Si estas palabras quedaron escritas tras su muerte, nos resta lo que podría llamarse el misterio Zweig, tanto referido a su vida, que bien podía ser objeto de libro o película [extraño resulta que todavía no se haya emprendido ese trabajo, si exceptuamos algunas biografías al uso y quizá un libro francés reciente que habla de les derniers jours del escritor y de su segunda mujer, Lotte (Laurent Seksik, Les derniers jours de Stefan Zweig, Éditions Flammarion, 2010)], como por el éxito que hoy todavía alcanzan sus libros y no entre ancianos sino entre gentes de variada edad, y muy especialmente en la juventud. No sucede con su obra lo mismo que sucedió con la de muchos de sus contemporáneos que habiendo tenido éxito en vida luego el paso del tiempo hizo que sus libros cayeran en picado en lo que hace a lectores (Romain Rolland, Martín de Gard, etc.). Stefan Zweig fue profeta en su tierra y en la Tierra toda, y sus libros se vendieron, y se venden, por millones. Éxito, no solo en su país, que resultó asombroso para él mismo, en vida, ya que pensaba que no se lo merecía; con tino se refería Máximo Gorki a esta cuestión calificando a Zweig como el que "no se prefiere".

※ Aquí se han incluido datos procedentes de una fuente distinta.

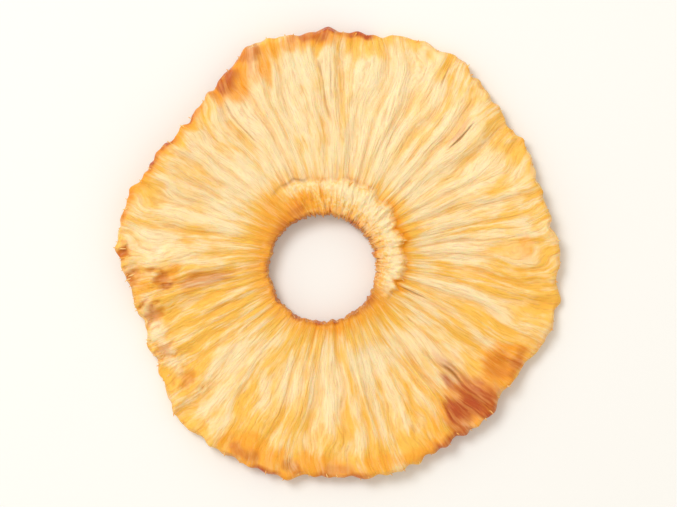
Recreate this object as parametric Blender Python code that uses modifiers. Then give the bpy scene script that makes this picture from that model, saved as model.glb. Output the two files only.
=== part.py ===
"""A dried pineapple ring: one peeled, cored and dried slice.

Ribs of fibre run out from the hole, a crescent of tougher core stands up at one side of it, and the rim is
crinkled where the peel was cut away. Metres, +Z up. The ring lies on z = 0 and its origin is under the middle
of its box. Angles are in degrees, anticlockwise from +X as seen from above.
"""

import math

import bpy
from mathutils import Vector, noise

# The slice as it is turned, before it dries
RING_RADIUS = 0.0424
CORE_RADIUS = 0.0134
HOLE_RADIUS = 0.0101
THICKNESS = 0.0033
RIM_ROUNDING = 0.0006
WALL_SLOPE = 0.0006
TURN_STEPS = 256

# Where the section has points, as shares of the way across the core and of the way across the flesh
CORE_TOP_SHARES = (0.0, 0.4, 0.84)
FLESH_TOP_SHARES = (0.0, 0.05, 0.15, 0.28, 0.42, 0.56, 0.70, 0.83, 0.93)
FLESH_UNDER_SHARES = (0.95, 0.74, 0.50, 0.25, 0.0)

# The outline: each straight pass of the peeling knife, as its direction and its distance from the middle
PEEL_CUTS = (
    (17, 0.0394),
    (35, 0.0398),
    (82, 0.0408),
    (102, 0.0404),
    (141, 0.0362),
    (167, 0.0390),
    (200, 0.0370),
    (229, 0.0411),
    (248, 0.0410),
    (272, 0.0400),
    (299, 0.0399),
    (322, 0.0395),
    (358, 0.0411),
)
CUT_CORNER_ROUNDING = 0.0002
SCALLOP_DEPTH = 0.0008
SCALLOP_COUNT = 62

# The corer went in beside the middle, so the core that is left is a crescent
HOLE_CENTRE = (-0.0021, -0.0023)
CORE_CENTRE = (-0.0004, 0.0004)
HOLE_RAGGEDNESS = 0.0003
LEAST_CORE_WIDTH = 0.0011
CORE_RISE = 0.0012
CORE_MIDDLE_ANGLE = 47
CORE_FULL_HALF_SPAN = 70
CORE_FADE_SPAN = 24

# Fibre ribs, deepest near the rim
RIB_COUNT = 44
RIB_HEIGHT = 0.0009
RIB_LEAN = 0.10
FINE_RIB_COUNT = 80
FINE_RIB_HEIGHT = 0.0003
RIM_CRINKLE = 0.0008

# The slow buckling that drying leaves: waves a turn, height at the rim, direction of the first crest
BUCKLES = ((2, 0.0011, 140), (3, 0.0009, 30), (5, 0.0004, 95), (8, 0.0003, 10))
DISHING = 0.0005

# How the buckled slice leans when it is put down on three of its ribs, and how far those are pressed flat
LEAN = (0.0138, -0.0084)
BEDDING = 0.0005

# A fold in the flesh, with its high side before this angle and its hollow after it
FOLD_ANGLE = 186
FOLD_REACH = (0.016, 0.0315)
FOLD_HEIGHT = 0.0008
FOLD_WIDTH = 2.6

# Cracks between fibres: direction, inner end, outer end, depth
CRACKS = (
    (42.7, 0.029, 0.035, 0.0007),
    (124.0, 0.024, 0.034, 0.0005),
    (316.5, 0.025, 0.032, 0.0006),
    (335.0, 0.0143, 0.0175, 0.0005),
)
CRACK_WIDTH = 0.8

# Pockets left by the fruit's eyes, near the rim
EYE_POCKETS = (
    (-0.0373, -0.0042),
    (-0.0312, -0.0042),
    (-0.0327, -0.0108),
    (-0.0308, -0.0173),
    (-0.0265, -0.0223),
)
POCKET_RADIUS = 0.0017
POCKET_DEPTH = 0.0008

FLESH_COLOUR = (0.86, 0.58, 0.24, 1.0)
FLESH_ROUGHNESS = 0.62


def blend(start, end, share):
    return start + (end - start) * share


def smooth_step(low, high, value):
    """0 below low, 1 above high, and an even curve between them."""
    share = min(max((value - low) / (high - low), 0.0), 1.0)
    return share * share * (3 - 2 * share)


def turn_from(angle, direction):
    """How far an angle lies from a direction, both in degrees, from -180 to 180."""
    return (angle - direction + 180) % 360 - 180


def around(angle, waves, level):
    """Even noise with about this many waves a turn, closed where the turn ends."""
    turn = math.radians(angle)
    reach = waves / math.pi
    return noise.noise(Vector((reach * math.cos(turn), reach * math.sin(turn), level)))


def soft_least(values, rounding):
    """The least of the values, with the corners between them rounded."""
    least = min(values)
    return least - rounding * math.log(sum(math.exp((least - value) / rounding) for value in values))


def circle_reach(angle, centre, radius):
    """How far from the origin a ray at this angle leaves a circle that surrounds the origin."""
    turn = math.radians(angle)
    along = centre[0] * math.cos(turn) + centre[1] * math.sin(turn)
    across = centre[0] * math.sin(turn) - centre[1] * math.cos(turn)
    return along + math.sqrt(radius * radius - across * across)


def hole_edge(angle):
    ragged = around(angle, 30, 1.5) + 0.6 * around(angle, 60, 2.5)
    return circle_reach(angle, HOLE_CENTRE, HOLE_RADIUS) + HOLE_RAGGEDNESS * ragged


def core_edge(angle):
    core = circle_reach(angle, CORE_CENTRE, CORE_RADIUS) + 0.0004 * around(angle, 9, 3.5)
    return -soft_least((-core, -hole_edge(angle) - LEAST_CORE_WIDTH), 0.0003)


def rim_edge(angle):
    reaches = [RING_RADIUS]
    for direction, distance in PEEL_CUTS:
        turn = turn_from(angle, direction)
        if abs(turn) < 60:
            reaches.append(distance / math.cos(math.radians(turn)))
    scallop = around(angle, SCALLOP_COUNT, 4.5) + 0.5 * around(angle, SCALLOP_COUNT / 3, 5.5)
    return soft_least(reaches, CUT_CORNER_ROUNDING) + SCALLOP_DEPTH * scallop


def core_height(angle, share):
    """The crescent of core: highest near its outer side, with a step down to the flesh."""
    span = abs(turn_from(angle, CORE_MIDDLE_ANGLE))
    present = 1 - smooth_step(CORE_FULL_HALF_SPAN, CORE_FULL_HALF_SPAN + CORE_FADE_SPAN, span)
    swell = 0.6 + 0.4 * smooth_step(0.0, 0.8, share)
    outer_step = 1 - smooth_step(0.84, 1.0, share)
    return CORE_RISE * present * swell * outer_step * (1 + 0.3 * around(angle, 24, 6.5))


def rib_height(angle, share, level):
    """Fibre ribs across the flesh, which lean a little to one side or the other on their way out."""
    leaning = angle + math.degrees(RIB_LEAN) * share * around(angle, 5, 7.5)
    depth = blend(0.45, 1.0, smooth_step(0.0, 0.5, share))
    coarse = RIB_HEIGHT * around(leaning, RIB_COUNT, level + 1.6 * share)
    fine = FINE_RIB_HEIGHT * around(leaning, FINE_RIB_COUNT, level + 9 + 2.5 * share)
    crinkle = RIM_CRINKLE * smooth_step(0.8, 1.0, share) * around(angle, 30, level + 4 + 3 * share)
    return depth * (coarse + fine) + crinkle


def buckle(angle, radius):
    """Height of the slice's middle surface."""
    out = radius / RING_RADIUS
    waves = sum(height * math.cos(math.radians(count * (angle - crest))) for count, height, crest in BUCKLES)
    return waves * out**2.5 + DISHING * out**2


def fold_height(angle, radius):
    turn = turn_from(angle, FOLD_ANGLE)
    inner, outer = FOLD_REACH
    along = smooth_step(inner, inner + 0.005, radius) * (1 - smooth_step(outer - 0.006, outer, radius))
    lip = math.exp(-((turn + 1.5) / FOLD_WIDTH) ** 2)
    hollow = math.exp(-((turn - 3.0) / FOLD_WIDTH) ** 2)
    return FOLD_HEIGHT * along * (0.8 * lip - hollow)


def crack_depth(angle, radius):
    depth = 0.0
    for direction, inner, outer, deepest in CRACKS:
        across = math.exp(-(turn_from(angle, direction) / CRACK_WIDTH) ** 2)
        along = smooth_step(inner - 0.002, inner, radius) * (1 - smooth_step(outer, outer + 0.002, radius))
        depth += deepest * across * along
    return depth


def pocket_depth(x, y):
    return sum(
        POCKET_DEPTH * math.exp(-((x - pocket_x) ** 2 + (y - pocket_y) ** 2) / POCKET_RADIUS**2)
        for pocket_x, pocket_y in EYE_POCKETS
    )


def half_thickness(share):
    """The flesh dries thinner than the core and the rim."""
    return THICKNESS / 2 * (1 - 0.14 * math.sin(math.pi * min(max(share, 0.0), 1.0)))


def dried(point):
    """Where drying takes a point of the turned slice."""
    turned = math.hypot(point.x, point.y)
    angle = math.degrees(math.atan2(point.y, point.x))
    side = point.z / (THICKNESS / 2)
    if turned < HOLE_RADIUS:
        core_share, flesh_share = 0.0, 0.0
        radius = hole_edge(angle) + turned - HOLE_RADIUS
    elif turned < CORE_RADIUS:
        core_share, flesh_share = (turned - HOLE_RADIUS) / (CORE_RADIUS - HOLE_RADIUS), 0.0
        radius = blend(hole_edge(angle), core_edge(angle), core_share)
    else:
        core_share = 1 + (turned - CORE_RADIUS) / CORE_RADIUS
        flesh_share = (turned - CORE_RADIUS) / (RING_RADIUS - CORE_RADIUS)
        radius = blend(core_edge(angle), rim_edge(angle), flesh_share)
    x = radius * math.cos(math.radians(angle))
    y = radius * math.sin(math.radians(angle))
    above = max(side, 0.0)
    below = max(-side, 0.0)
    height = buckle(angle, radius) - LEAN[0] * x - LEAN[1] * y
    height += side * half_thickness(flesh_share) + 0.5 * fold_height(angle, radius)
    height += above * (core_height(angle, core_share) + rib_height(angle, flesh_share, 0.0))
    height += above * (0.5 * fold_height(angle, radius) - crack_depth(angle, radius) - pocket_depth(x, y))
    height -= below * 0.6 * rib_height(angle, flesh_share, 20.0)
    return Vector((x, y, height))


def section_points():
    """The section's points in order: out along the top, down the rim, in along the underside, up the hole."""
    top = THICKNESS / 2
    core_width = CORE_RADIUS - HOLE_RADIUS
    flesh_width = RING_RADIUS - CORE_RADIUS
    points = [(HOLE_RADIUS + share * core_width, top) for share in CORE_TOP_SHARES]
    points += [(CORE_RADIUS + share * flesh_width, top) for share in FLESH_TOP_SHARES]
    points += [(RING_RADIUS - RIM_ROUNDING, 0.75 * top), (RING_RADIUS, 0.0)]
    points += [(RING_RADIUS - RIM_ROUNDING, -0.75 * top)]
    points += [(CORE_RADIUS + share * flesh_width, -top) for share in FLESH_UNDER_SHARES]
    points += [(HOLE_RADIUS - 0.9 * WALL_SLOPE, -0.8 * top), (HOLE_RADIUS - 0.5 * WALL_SLOPE, 0.0)]
    return points


def turned_slice():
    """The slice as a closed section turned about Z."""
    points = section_points()
    count = len(points)
    section = bpy.data.meshes.new("slice_section")
    section.from_pydata(
        [(radius, 0.0, height) for radius, height in points],
        [(index, (index + 1) % count) for index in range(count)],
        [],
    )
    turner = bpy.data.objects.new("slice_section", section)
    bpy.context.scene.collection.objects.link(turner)
    screw = turner.modifiers.new("turn", "SCREW")
    screw.axis = "Z"
    screw.angle = math.tau
    screw.steps = TURN_STEPS
    screw.render_steps = TURN_STEPS
    screw.use_merge_vertices = True
    screw.merge_threshold = 0.00001
    evaluated = turner.evaluated_get(bpy.context.evaluated_depsgraph_get())
    mesh = bpy.data.meshes.new_from_object(evaluated)
    bpy.data.objects.remove(turner)
    bpy.data.meshes.remove(section)
    return mesh


def settle(mesh):
    """Centres the ring over the origin and lets it down until its lowest ribs are pressed flat on z = 0."""
    xs = [vertex.co.x for vertex in mesh.vertices]
    ys = [vertex.co.y for vertex in mesh.vertices]
    lowest = min(vertex.co.z for vertex in mesh.vertices)
    middle = Vector(((min(xs) + max(xs)) / 2, (min(ys) + max(ys)) / 2, lowest + BEDDING))
    for vertex in mesh.vertices:
        vertex.co -= middle
        vertex.co.z = max(vertex.co.z, 0.0)


def flesh_material():
    material = bpy.data.materials.new("dried_pineapple")
    material.use_nodes = True
    surface = material.node_tree.nodes["Principled BSDF"]
    surface.inputs["Base Color"].default_value = FLESH_COLOUR
    surface.inputs["Roughness"].default_value = FLESH_ROUGHNESS
    surface.inputs["Metallic"].default_value = 0.0
    return material


def pineapple_ring():
    mesh = turned_slice()
    mesh.name = "pineapple_ring"
    for vertex in mesh.vertices:
        vertex.co = dried(vertex.co)
    settle(mesh)
    mesh.shade_smooth()
    mesh.materials.append(flesh_material())
    return bpy.data.objects.new("pineapple_ring", mesh)


def main():
    for leftover in list(bpy.data.objects):
        bpy.data.objects.remove(leftover)
    collection = bpy.data.collections.new("dried_pineapple_ring")
    bpy.context.scene.collection.children.link(collection)
    collection.objects.link(pineapple_ring())


main()
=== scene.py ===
"""The looks of a dried pineapple ring.

Fibrous cream and golden flesh, a crescent of core and a crinkled amber rim. Metres, +Z up. Angles are in
degrees, anticlockwise from +X as seen from above. Radii run from the middle of the fruit, which the corer
and the peeling knife missed by a little. Shapes on the slice are given where it was turned from the fruit,
and drying then moves them.
"""

import functools
import math
import random

import bmesh
import bpy
import numpy as np
from mathutils import Matrix, Vector, noise


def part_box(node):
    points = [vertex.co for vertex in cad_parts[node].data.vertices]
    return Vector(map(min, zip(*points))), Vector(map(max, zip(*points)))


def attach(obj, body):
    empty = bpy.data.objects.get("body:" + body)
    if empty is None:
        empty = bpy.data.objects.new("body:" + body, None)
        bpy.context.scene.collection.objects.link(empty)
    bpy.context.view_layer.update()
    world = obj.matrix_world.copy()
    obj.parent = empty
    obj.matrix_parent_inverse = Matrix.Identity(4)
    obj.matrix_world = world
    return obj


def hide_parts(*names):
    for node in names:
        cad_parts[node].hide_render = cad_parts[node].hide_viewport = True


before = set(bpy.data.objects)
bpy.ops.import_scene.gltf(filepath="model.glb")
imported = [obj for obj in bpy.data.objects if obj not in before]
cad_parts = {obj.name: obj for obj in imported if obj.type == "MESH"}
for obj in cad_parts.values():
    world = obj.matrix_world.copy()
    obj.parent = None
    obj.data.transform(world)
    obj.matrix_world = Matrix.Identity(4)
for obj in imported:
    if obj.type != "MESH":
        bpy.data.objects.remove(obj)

NODE = "pineapple_ring"

# The slice as it is turned, before it dries
RING_RADIUS = 0.0424
CORE_RADIUS = 0.0134
HOLE_RADIUS = 0.0101
THICKNESS = 0.0033
RIM_ROUNDING = 0.0012
UNDER_CHAMFER = 0.0004
WALL_SETBACK = 0.00002
WALL_SLOPE = 0.0006

# How many steps the turning takes, and how many points each part of the turned section has
TURN_STEPS = 1200
CORE_TOP_POINTS = 11
FLESH_TOP_POINTS = 42
RIM_POINTS = 9
FLESH_UNDER_POINTS = 11
WALL_POINTS = 6

# Shares of the way out where the wall of the hole ends and the rim begins
WALL_SHARE = 0.12
RIM_SHARE = 0.955

# Above 1, the points on the flesh lie closer together near the core
CROWDING = 1.3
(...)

Después de 70 años de su adiós, su literatura, decidida reivindicación del individuo frente al rebaño, abierta defensa de la cultura frente a la barbarie? frente a la Europa "que perdió por completo la razón" inclinándose por el segundo término de las disyunciones mentadas, sigue viva. Stefan Zweig, la escritura "como medio para unir a los humanos y defenderse frente al inexorable reverso de toda existencia: la fugacidad y el olvido".